Também vamos dar seguimento no acompanhamento de pautas importantes como direito à água, à moradia digna, dos povos tradicionais, a defesa do funcionalismo público, da educação, e sempre com atenção especial à pauta da segurança pública.
H: De que forma avalia as políticas públicas e representatividade política no Ceará para a comunidade LGBTQ?
AA: Não é à toa que o Ceará apresenta dados tão preocupantes na contagem dos casos de violência contra LGBTs. Aqui não há execução orçamentária alguma das rubricas específicas para políticas direcionadas a essa população nos últimos quatro anos, nem pela gestão estadual e nem pela Prefeitura de Fortaleza. Isso, infelizmente, é um dado concreto, não é força de expressão.

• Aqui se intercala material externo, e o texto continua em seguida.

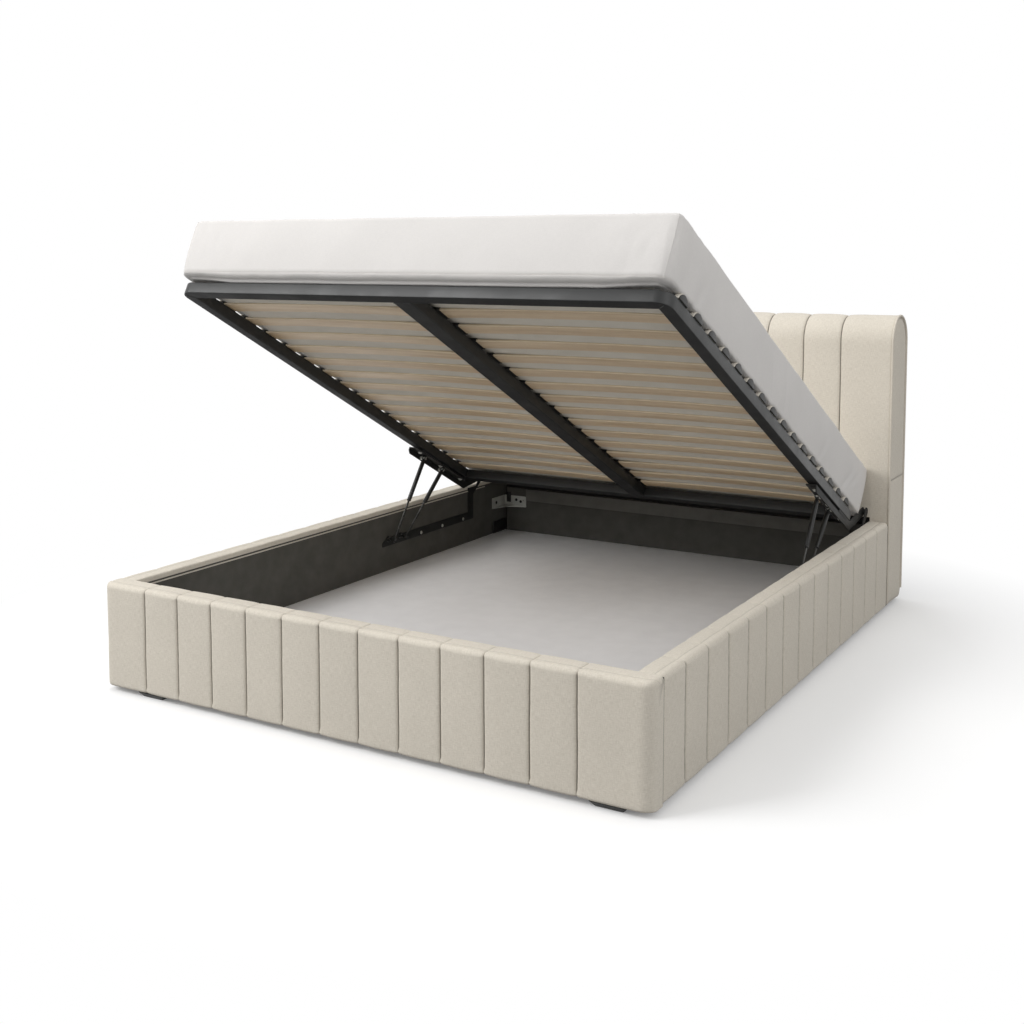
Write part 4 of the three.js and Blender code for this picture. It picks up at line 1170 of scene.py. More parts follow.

Contamos apenas com um Centro de Referência Municipal na capital, gerido por uma equipe de militantes comprometidos que se esforça para não parar diante da falta de condições de ação. Fazendo uma avaliação desse último ciclo, vejo que têm se consolidado nomes de figuras LGBTs no cenário político do Estado com candidaturas competitivas e com votações expressivas.
Tive a candidatura LGBT mais votada na última eleição, mas não sou um caso isolado. Meus colegas de partido, Ailton Lopes (gay) e Helena Vieira (trans), também estão entre os nomes mais bem votados entre a esquerda daqui.
H: Como acha que ser o primeiro deputado abertamente gay pelo Nordeste pode influenciar em políticas pró-LGBTQ para a região e para o país? Inclusive, sente pressão por esse título?
AA: Existe uma grave crise de representatividade em todos os cenários políticos institucionais, porque as pessoas não se enxergam nesses espaços. Qual a importância de ocupar o Legislativo sendo militante LGBT e tendo feito campanha com isso bem dito? De cara, considero a possibilidade de reconhecimento: da juventude se reconhecer nessa atuação, das LGBTs se reconhecerem, do povo negro e trabalhador da Cultura entender que ali também pode ser uma trincheira ocupada por gente como nós.
E mais, queremos disputar o sentido integral da política, não apenas as pautas entendidas como identitárias. Vamos pensar sobre emprego e renda, sobre a crise hídrica que afeta o Estado, sobre direito à cultura e à educação, sobre segurança pública. Mostrar que nossos corpos negros, jovens e LGBT também sabem e querem formular políticas e apontar caminhos.
Em 2017, mataram a travesti Dandara dos Santos e o mundo repercutiu. Alguns meses depois, no entanto, os órgãos de segurança do Ceará vieram a público dizer que não havia homicídios por LGBTfobia no Estado. O Estado nega o inegável, entende? É urgente a presença de alguém dentro dos plenários que sinta isso na pele e possa gritar o contrário.
Eu não sei que impacto real minha suplência em exercício pode imprimir na luta do movimento na região ou no país, mas gostaria muito que servisse para que as nossas percebessem que, nos organizando, a gente consegue sim derrubar as portas emperradas desses lugares.